The Dingley Tariff matters because it helps explain how the U.S. government responded to industrial capitalism in the late 1800s. Instead of leaving trade alone, lawmakers used tariffs to shape the economy, reward domestic producers, and protect factories from foreign competition.
That makes it a useful term for studying the Gilded Age. A lot of the era was defined by rapid industrial growth, urbanization, and political debate over whether big business should be helped or regulated. The Dingley Tariff shows one of the main ways federal policy supported industry before the Progressive Era pushed for more reform.
It also gives you a way to read historical arguments about winners and losers. Industrialists and many Republicans wanted higher tariffs, while consumers and critics worried about prices and monopolies of power. When you see a question about protectionism, industrial growth, or late 19th-century economic policy, this tariff is a concrete example you can use instead of speaking generally.
Keep studying US History – 1865 to Present Unit 3
Visual cheatsheet
view galleryProtectionism
The Dingley Tariff is a direct example of protectionism, the idea that the government should shield domestic industries from foreign competition. In this period, protectionism was often justified as a way to preserve jobs and strengthen American manufacturing. It also created tension with consumers, who often paid more for imported goods or products affected by tariff pricing.
Tariff
A tariff is a tax on imported goods, and the Dingley Tariff is one specific example from the late 19th century. In U.S. history, tariffs were not just trade policy. They were political arguments about federal power, industrial growth, and whether the economy should favor producers or consumers.
McKinley Tariff
The McKinley Tariff is a useful comparison because it also reflected high-tariff Republican policy before the Dingley Tariff. Both laws fit the same broader pattern of protecting American industry through import taxes. If you see them together, think about continuity in post-Civil War economic policy rather than a completely new approach.
Interstate Commerce Act
The Dingley Tariff and the Interstate Commerce Act both belong to the same late 19th-century economy, but they address different problems. The tariff protected industry from foreign competition, while the Interstate Commerce Act tried to regulate railroads inside the United States. Together they show how industrialization created pressure for government action, whether through protection or regulation.

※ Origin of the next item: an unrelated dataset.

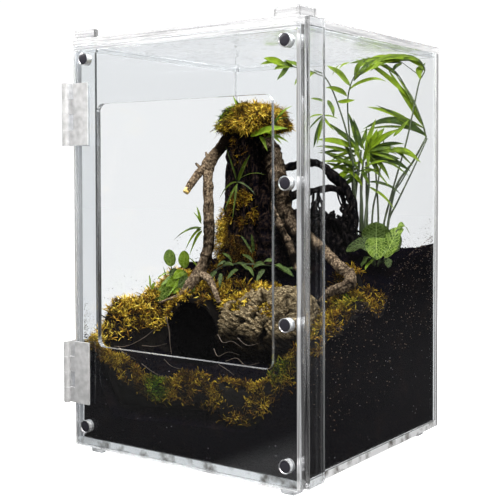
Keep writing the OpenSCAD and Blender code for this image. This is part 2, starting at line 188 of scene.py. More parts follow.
def noise_texture(tree, scale, detail, stretch=None):
    return add_node(tree, "TexNoise", {
        "Vector": object_place(tree, stretch), "Scale": scale, "Detail": detail}).outputs[0]


def cell_texture(tree, scale, feature="F1"):
    node = add_node(tree, "TexVoronoi", {"Vector": object_place(tree), "Scale": scale})
    node.feature = feature
    return node.outputs["Distance"]


def attribute(tree, name):
    node = tree.nodes.new("ShaderNodeAttribute")
    node.attribute_name = name
    return node.outputs["Fac"]


def new_material(name):
    material = bpy.data.materials.new(name)
    material.use_nodes = True
    return material, material.node_tree, material.node_tree.nodes["Principled BSDF"]


def add_bump(tree, shader, source, strength, distance):
    bump = add_node(tree, "Bump", {"Strength": strength, "Distance": distance, "Height": source})
    set_inputs(shader, {"Normal": bump.outputs["Normal"]})


def mix_shaders(tree, factor, first, second):
    """The material's surface becomes a mix of two shaders."""
    mixed = add_node(tree, "MixShader", {"Fac": factor, 1: first.outputs[0], 2: second.outputs[0]})
    set_inputs(tree.nodes["Material Output"], {"Surface": mixed.outputs[0]})


def let_lamps_through(tree, shader, tint):
    """Rays for shadows and bounced light pass a clear material straight, so what is behind it is lit."""
    path = add_node(tree, "LightPath")
    lighting = maths(tree, "MAXIMUM", path.outputs["Is Shadow Ray"], path.outputs["Is Diffuse Ray"])
    mix_shaders(tree, lighting, shader, add_node(tree, "BsdfTransparent", {"Color": (*tint, 1)}))


def solid(value):
    return (value, value, value, 1)


def grey(value):
    """A grey with the least touch of blue."""
    return (value * 0.98, value * 0.985, value)


BLACK = (0, 0, 0)
WHITE = (1, 1, 1)


# Studio: a lit backdrop behind the object, dark sides, soft boxes above and a pale floor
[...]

A quiz question or short-answer prompt may ask you to identify the Dingley Tariff as a high protective tariff from 1897 and explain what it did for American industry. In an essay on the Gilded Age, you might use it as evidence that the federal government favored industrial growth through protectionism rather than free trade. If you get a document analysis question, look for references to higher prices, domestic industry, or Republican support for business. The move is usually simple: name the tariff, connect it to industrial expansion, and explain the tradeoff between protecting manufacturers and raising consumer costs.
These two tariffs are easy to mix up because both were high protective tariffs tied to Republican support for industry. The McKinley Tariff came earlier, in 1890, while the Dingley Tariff followed in 1897 and set even higher rates in many cases. If a question gives you the late 1890s, think Dingley.

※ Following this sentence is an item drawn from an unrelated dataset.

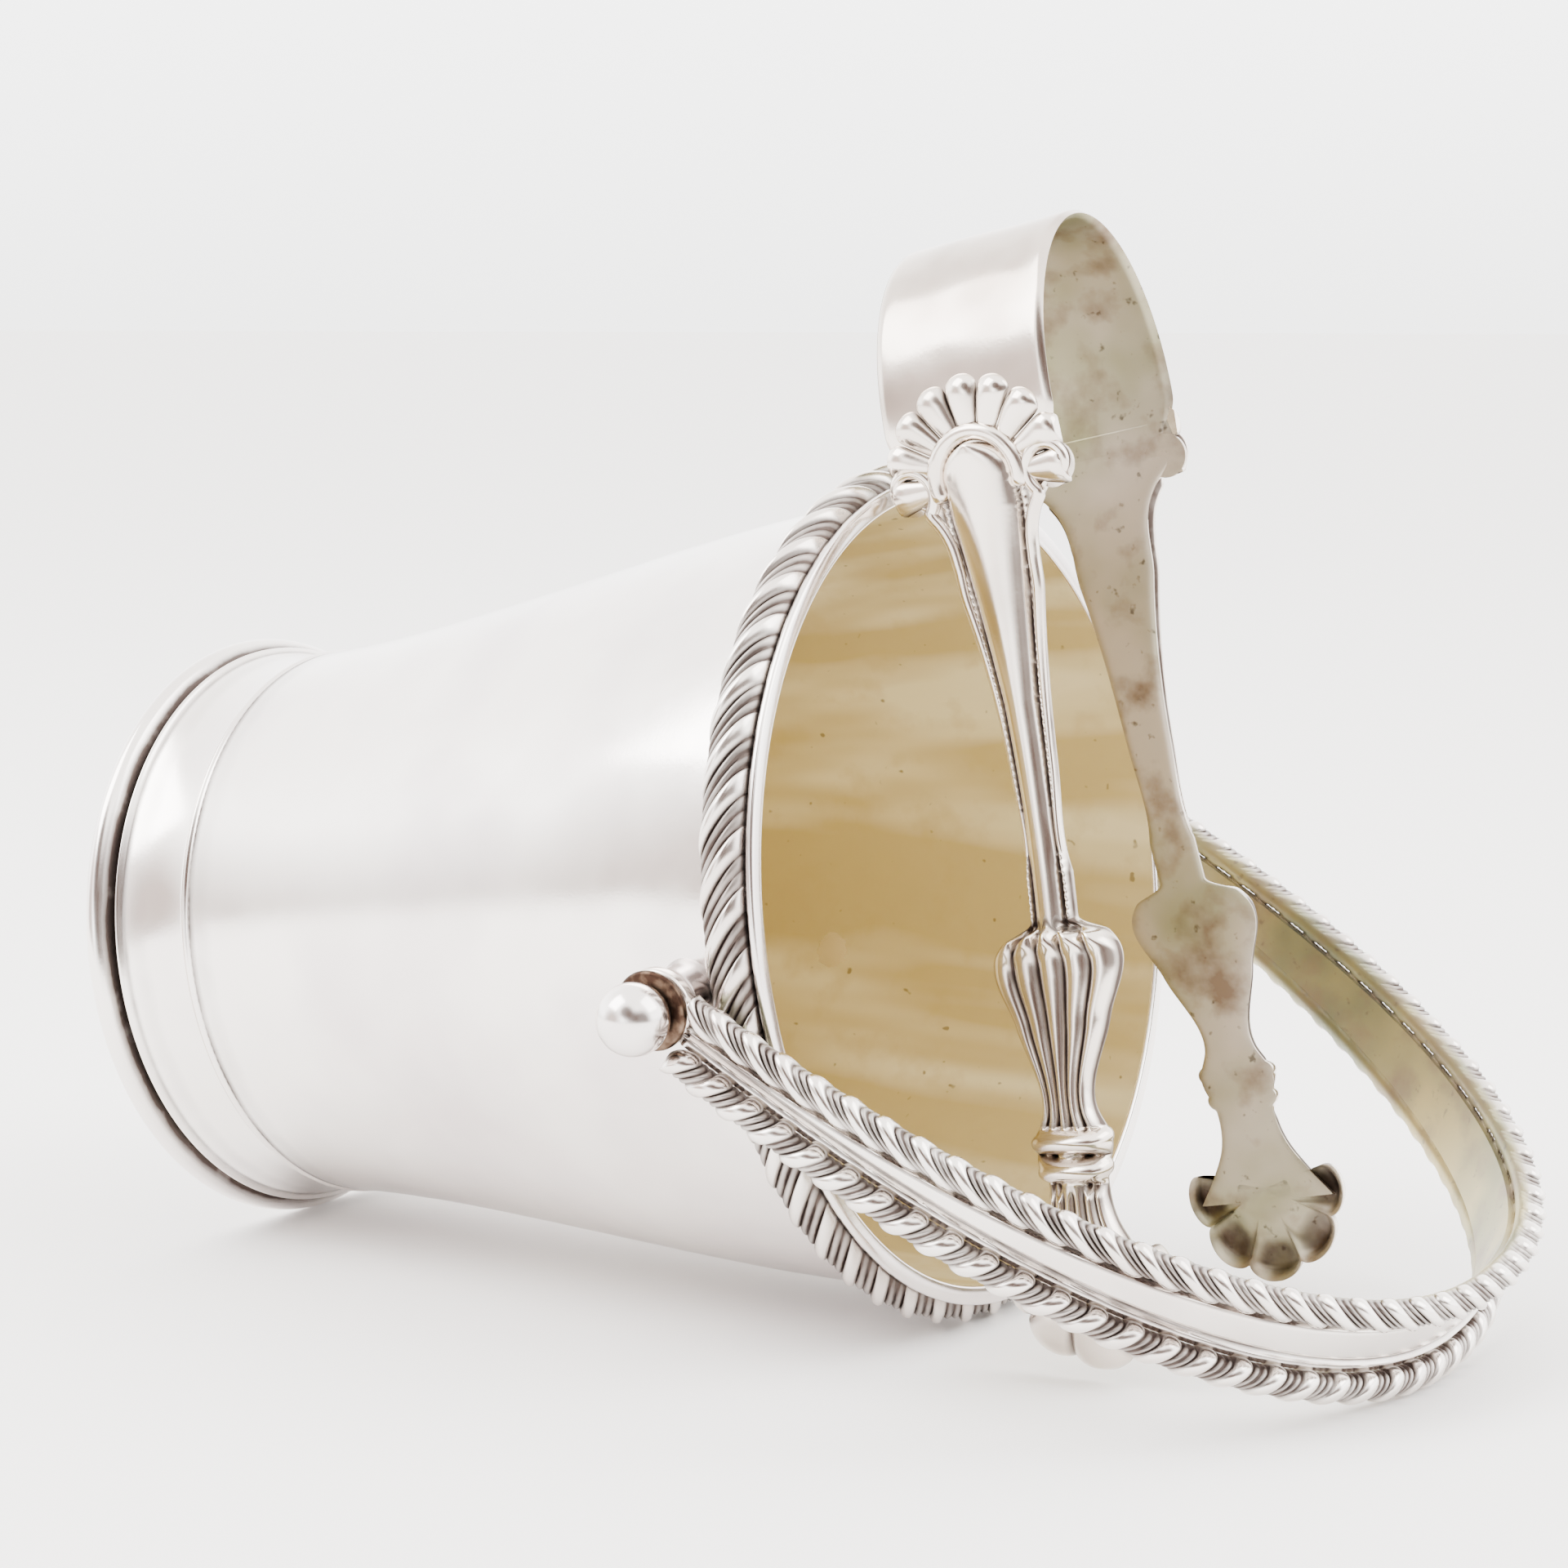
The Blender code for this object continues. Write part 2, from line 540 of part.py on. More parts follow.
def main():
    clear_scene()
    collection = make_collection(COLLECTION_NAME)
    materials = {
        "silver": make_material("polished_silver", (0.80, 0.78, 0.76), 0.16),
        "gilt": make_material("gilt_silver", (0.76, 0.62, 0.30), 0.28),
        "tarnished": make_material("tarnished_silver", (0.10, 0.08, 0.07), 0.45),
    }
    root = add_empty("set_frame", collection, None)
    pail = add_empty("pail_frame", collection, root, rotation=(0, math.pi / 2 - CONTACT_RISE, PAIL_ROLL), mode="ZYX")

    build_body(collection, pail, materials)
    build_base(collection, pail, materials)
    build_foot(collection, pail, materials)
    build_rim(collection, pail, materials)
    for side, name in ((-1, "near"), (1, "far")):
        build_pivot(side, name, collection, pail, materials)

    hinge = add_empty("handle_hinge", collection, pail, (0, 0, PIVOT_HEIGHT), (0, rest_swing(), 0))
    build_handle(collection, hinge, materials)
    for side, name in ((-1, "near"), (1, "far")):
        build_eye(side, name, collection, hinge, materials)

    mouth_ahead = PAIL_HEIGHT * math.cos(CONTACT_RISE)
    lean = tongs_lean()
    foot_of_tongs = (mouth_ahead + tongs_ahead(), TONGS_ASIDE, tongs_raise(lean) - SURFACE_DROP)
    stand = add_empty("tongs_stand", collection, root, foot_of_tongs, (0, -lean, 0))
    build_crown(collection, stand, materials)
    for side, name in ((-1, "near"), (1, "far")):
        y, z = bow_point(CROWN_HALF_ANGLE)
        origin = (0.0, side * float(y), float(z) - LEAF_THICKNESS / 2)
        arm_hinge = add_empty("tongs_" + name + "_hinge", collection, stand, origin)
        build_leaf(side, "tongs_" + name + "_leaf", collection, arm_hinge, origin, materials)
        build_arm(side, "tongs_" + name + "_arm", collection, arm_hinge, origin, materials)

    stand_on_origin(root, collection)


main()
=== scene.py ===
import json
import math

import bmesh
import bpy
import numpy as np
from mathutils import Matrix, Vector


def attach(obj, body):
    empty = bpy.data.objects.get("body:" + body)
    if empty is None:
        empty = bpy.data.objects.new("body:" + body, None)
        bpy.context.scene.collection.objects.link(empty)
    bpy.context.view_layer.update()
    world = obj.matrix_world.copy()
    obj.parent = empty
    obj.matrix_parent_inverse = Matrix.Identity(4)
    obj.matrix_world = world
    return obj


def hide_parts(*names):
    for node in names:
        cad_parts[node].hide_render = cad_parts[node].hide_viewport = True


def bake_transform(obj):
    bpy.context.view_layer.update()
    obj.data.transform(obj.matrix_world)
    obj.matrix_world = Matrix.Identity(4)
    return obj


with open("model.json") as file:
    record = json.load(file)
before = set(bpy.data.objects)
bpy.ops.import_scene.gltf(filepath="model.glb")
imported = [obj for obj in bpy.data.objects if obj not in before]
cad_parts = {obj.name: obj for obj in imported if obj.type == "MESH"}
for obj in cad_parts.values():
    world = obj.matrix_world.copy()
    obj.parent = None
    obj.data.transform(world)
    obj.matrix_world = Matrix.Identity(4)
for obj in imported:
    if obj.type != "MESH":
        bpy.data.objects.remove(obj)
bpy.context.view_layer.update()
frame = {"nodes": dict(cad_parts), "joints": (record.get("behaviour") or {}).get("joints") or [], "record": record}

# A silver ice pail lying on its side, with its swing handle and a pair of ice tongs standing in its mouth.
# Lengths are in metres; the sizes below are written in millimetres.
MM = 0.001

# pail
MOUTH_RADIUS = 55.0 * MM
PAIL_HEIGHT = 127.0 * MM
WAIST_RADIUS = 41.8 * MM
FOOT_HEIGHT = 18.5 * MM
WALL = 1.0 * MM
LIP_WIDTH = 2.6 * MM
LIP_HEIGHT = 1.3 * MM
BORDER_BOTTOM = 119.0 * MM
BORDER_TOP = 125.6 * MM
BORDER_INNER = 56.3 * MM
BORDER_PROUD = 4.0 * MM
BORDER_UNITS = 47
FOOT_RADIUS = 45.0 * MM
FOOT_COVE_RADIUS = 41.4 * MM
EDGE_HEIGHT = 3.9 * MM
EDGE_WIDTH = 3.4 * MM
FOOT_WALL = 1.5 * MM
FOOT_FLARE = 1.9 * MM           # how far the cove spreads
FOOT_TOP_FLARE = 0.4 * MM
BODY_SHEET = 0.7                # share of the wall that is the outer skin; the gilt lining is the rest
BASE_CORNER = 3.0 * MM          # round inside corner of the gilt base
BASE_ABOVE_FOOT = 1.5 * MM
KNOCKS = (                      # turn round the body, share of its height, depth and size (mm)
    (4.1, 0.62, 0.30, 7),
    (3.75, 0.35, 0.22, 6),
    (4.6, 0.8, 0.2, 5),
    (1.2, 0.5, 0.3, 8),
)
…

The Dingley Tariff was a 1897 law that raised import taxes to protect American industry.
It is a clear example of protectionism in the Gilded Age economy.
Supporters said it helped factories and jobs, while critics said it raised prices for consumers.
The tariff shows how the federal government shaped industrial growth after the Civil War.
It stayed in effect until the Underwood Tariff replaced it in 1913.
The Dingley Tariff was a 1897 U.S. law that raised tariffs on imported goods. In this course, it shows how late 19th-century leaders used protectionism to support American industry during rapid industrial growth.
It was passed to protect American manufacturers from foreign competition after the lower rates of the Wilson-Gorman Tariff. Supporters believed higher tariffs would strengthen domestic production and preserve industrial jobs.
Consumers often faced higher prices because imported goods became more expensive. That is why critics saw tariff policy as favoring producers and large businesses more than ordinary shoppers.
No. They are both high protective tariffs, but the McKinley Tariff came in 1890 and the Dingley Tariff came in 1897. They are related because both reflect the era's push toward protectionism, but they are separate laws.